Students walked, cartwheeled and jumped through the aisles after shaking hands with their teachers.
Tassels were turned to the left, and, in their excitement, students skipped the traditional singing of the alma mater and threw their caps into the air amid red, white and silver confetti, and streamers burst from cannons on the side of the stage.
Then the joyous mayhem began.
Family, friends and loved ones flooded onto the field to snap photos and shed tears with their respective graduates.
"Oh my God, we … made it," Kimberly Tilley, 18, shouted as she hugged and climbed all over her friend Christen Taylor, 17.
Christen's mom, Sherry James Taylor, watched them celebrate and hugged her daughter. They smiled widely at each other, standing amid the dust that kicked up from hundreds of weepy and shouting people.

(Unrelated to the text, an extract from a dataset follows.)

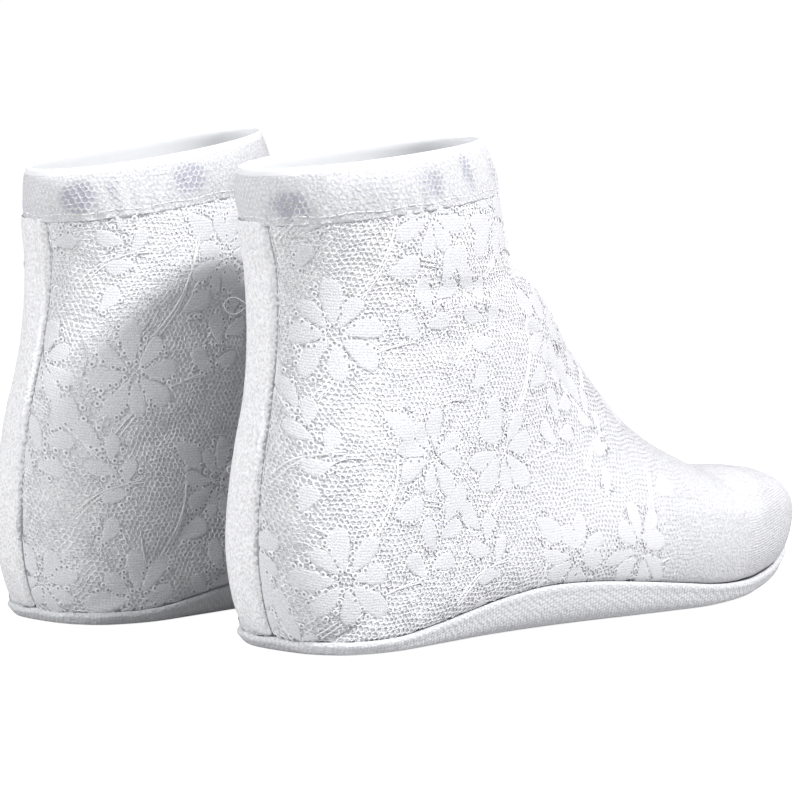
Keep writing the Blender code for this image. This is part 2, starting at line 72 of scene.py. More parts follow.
# Rings of the leg and foot, in a cover's own millimetres: y back from the middle of the foot, z up.
# The top is on the instep seam; the base is on the back seam, and from the heel on at the sole seam.
RING_COLUMNS = (
    "top_y", "top_z", "base_y", "base_z", "middle", "outer_widest", "outer_base",
    "inner_widest", "inner_base", "fullness", "over", "under", "split",
)
RINGS = (
    (26.0, 157.0, 113.0, 146.0, 0.0, 31.5, 0.0, 31.5, 0.0, 0.50, 2.15, 2.2, 0.0),  # rim of the cuff
    (19.5, 143.0, 111.0, 132.0, 0.0, 32.5, 0.0, 32.5, 0.0, 0.50, 2.15, 2.2, 0.0),  # foot of the cuff band
    (15.5, 129.5, 107.0, 116.0, 0.0, 33.0, 0.0, 33.0, 0.0, 0.50, 2.15, 2.2, 0.0),
    (10.5, 118.5, 107.0, 97.0, 0.0, 32.5, 0.0, 32.5, 0.0, 0.50, 2.15, 2.2, 0.0),  # narrowest, at the ankle
    (2.0, 115.0, 109.5, 78.0, 0.0, 32.0, 0.0, 32.0, 0.0, 0.50, 2.15, 2.35, 0.0),  # fold at the ankle's bend
    (-4.5, 109.5, 113.0, 59.5, 0.0, 33.0, 0.0, 33.0, 0.0, 0.495, 2.15, 2.6, 0.0),
    (-10.0, 104.5, 115.0, 42.0, 0.0, 33.5, 0.0, 33.5, 0.0, 0.485, 2.15, 2.8, 0.0),
    (-15.0, 98.5, 115.0, 26.0, 0.0, 33.8, 0.0, 33.8, 0.0, 0.47, 2.15, 2.95, 0.0),
    (-19.0, 93.5, 112.5, 12.5, 0.0, 34.0, 0.0, 34.0, 0.0, 0.455, 2.15, 3.0, 0.0),
    (-21.8, 90.5, 109.0, 4.2, 0.0, 34.2, 0.0, 34.2, 0.0, 0.445, 2.15, 3.0, 0.0),  # foot of the back seam
    (-23.6, 88.8, 106.5, 4.0, 0.0, 34.3, 15.5, 34.3, 15.5, 0.44, 2.15, 3.0, 0.0),
    (-27.2, 85.2, 98.5, 4.0, -0.2, 34.8, 25.4, 34.6, 25.3, 0.425, 2.15, 2.9, 0.0),
    (-33.0, 79.2, 83.0, 4.6, -0.6, 35.8, 30.9, 35.0, 30.4, 0.40, 2.15, 2.7, 0.0),
    (-39.6, 72.6, 62.0, 7.6, -1.4, 37.4, 32.5, 35.4, 30.5, 0.375, 2.18, 2.34, 0.0),
    (-46.0, 66.4, 40.0, 11.5, -2.6, 39.6, 34.5, 35.5, 30.0, 0.355, 2.22, 2.24, 0.0),
    (-52.0, 61.8, 18.0, 14.0, -4.0, 42.6, 38.0, 35.5, 30.0, 0.345, 2.28, 2.18, 0.0),
    (-57.6, 57.8, -4.0, 13.5, -5.6, 46.2, 42.0, 35.5, 30.5, 0.34, 2.35, 2.15, 0.0),
    (-62.8, 54.4, -26.0, 11.5, -7.2, 50.2, 46.5, 35.5, 31.5, 0.34, 2.45, 2.15, 0.0),
    (-67.6, 51.2, -46.0, 9.2, -8.6, 53.6, 50.0, 35.5, 32.5, 0.345, 2.55, 2.15, 0.0),
    (-71.6, 48.6, -60.0, 7.5, -9.5, 55.6, 52.0, 35.5, 33.0, 0.355, 2.65, 2.15, 0.0),
    (-75.5, 46.9, -69.5, 6.6, -10.0, 56.4, 52.6, 35.5, 33.2, 0.37, 2.7, 2.15, 0.0),
    (-79.0, 45.9, -76.0, 6.1, -10.0, 56.4, 52.2, 35.4, 33.1, 0.38, 2.75, 2.15, 0.15),  # the split opens
    (-82.2, 45.4, -81.0, 5.8, -10.0, 55.8, 51.6, 35.2, 32.8, 0.385, 2.8, 2.15, 0.55),
    (-85.5, 45.2, -85.0, 5.6, -10.0, 55.0, 50.6, 35.0, 32.5, 0.39, 2.8, 2.15, 0.88),
    (-88.5, 45.0, -88.0, 5.5, -10.0, 54.0, 49.8, 34.6, 32.2, 0.39, 2.8, 2.15, 1.0),  # two toes from here
)
BACK_SEAM_FOOT = 9
SPLIT_START = 20
SPLIT_END = 24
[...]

"I feel so wonderful," her mother said."It was down to the wire. She almost didn't make it."
Now that she has, she is most likely on her way to the Fashion Institute of Design and Merchandising in Los Angeles, Christen said.
For graduate Justin Hassis, 17, who gave the reminiscence speech at the ceremony, it was a different story.
A member of the National Honor Society, the California Scholarship Federation and the Burroughs choir, Justin said he was going to miss his high school life.
"There were a lot of rough times and a lot of fun times, but it was all great," he said. "I was excited to be moving on, but I know I am going to miss this."
Justin hadn't found his family yet in the bustle of the crowd. Many students stood on chairs, their hands raised and waving as they communicated a rendezvous with loved ones over their cellphones.
Dominic McKinnie, 17, had 10 people come to see him graduate. They stood in front of him in a semi-circle and took takes being photographed with him in his red cap and gown.